Graph the sample means and ranges on their respective control charts and determine whether they fall outside the acceptable limits

Investigate points or patterns that indicate the process is out of control – try to assign causes for the variation, address the causes, and then resume the process

Collect additional samples and, if necessary, revalidate the control limits using the new data
There are several other types of Control Charts described in the text. We will not cover in detail here. The overall approach is the same regardless of Chart utilized.
It is important to be able to identify various patterns in Control Charts to determine if the process is in control and identify special occurrences. Several examples are presented in the text.
There is a difference between statistically determined control limits and what we normally refer to as Specification Limits for a product or service. Control Limits are derived from the data while Specification Limits are defined by the customer of a product, service, or intermediate state of a product or service (internal customer). Of course these are also relevant in the design phase. Ideally, processes should be established that assure product / service specifications can be met on a regular basis. This brings us to the topic of Process Capability.
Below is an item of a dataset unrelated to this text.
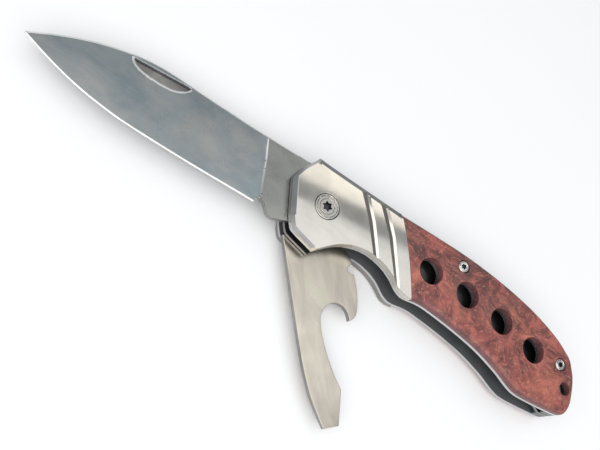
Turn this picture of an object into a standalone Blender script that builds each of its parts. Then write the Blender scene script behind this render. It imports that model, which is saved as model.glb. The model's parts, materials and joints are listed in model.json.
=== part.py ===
"""Two-layer folding pocket knife: a drop-point blade and a bottle opener with a screwdriver tip on one pivot.

The knife lies on its rear side. X runs along the handle with the butt at +X, Y points to the spine, and Z
is the thickness with the front face up. The origin is on the pivot axis, on the plane that the knife lies on.
All lengths are in metres, written as millimetres times MM.
"""

import math

import bmesh
import bpy
from mathutils import Vector

MM = 0.001

# Thicknesses, from the rear face at z = 0 to the front face.
SCALE_T = 2.1 * MM  # scales and bolsters
LINER_T = 1.35 * MM
CENTRE_LINER_T = 1.1 * MM
BLADE_T = 1.9 * MM
TOOL_T = 1.8 * MM
SIDE_PLAY = 0.25 * MM  # between a tang and the liner beside it
SEAM = 0.2 * MM  # between pieces that are screwed together
FIT = 0.2 * MM  # round a pin or a screw in its hole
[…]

Process Capability analysis compares the 6 sigma (standard deviation) spread of a process with the specification limits. The 6 sigma spread of the process should be smaller than the specification range.
The Process Capability Ratio is useful when the process follows a normal distribution with a central mean. This is not always the case so an alternate approach can be utilized in other situations. It is referred to as the Process Capability Index.
We discussed continuous improvement previously and presented many tools to use in the process. From a process standpoint, it is important to minimize variation as much as possible so that control limits will be well within specification limits. In this way customer expectations (from a specification standpoint) should be fulfilled.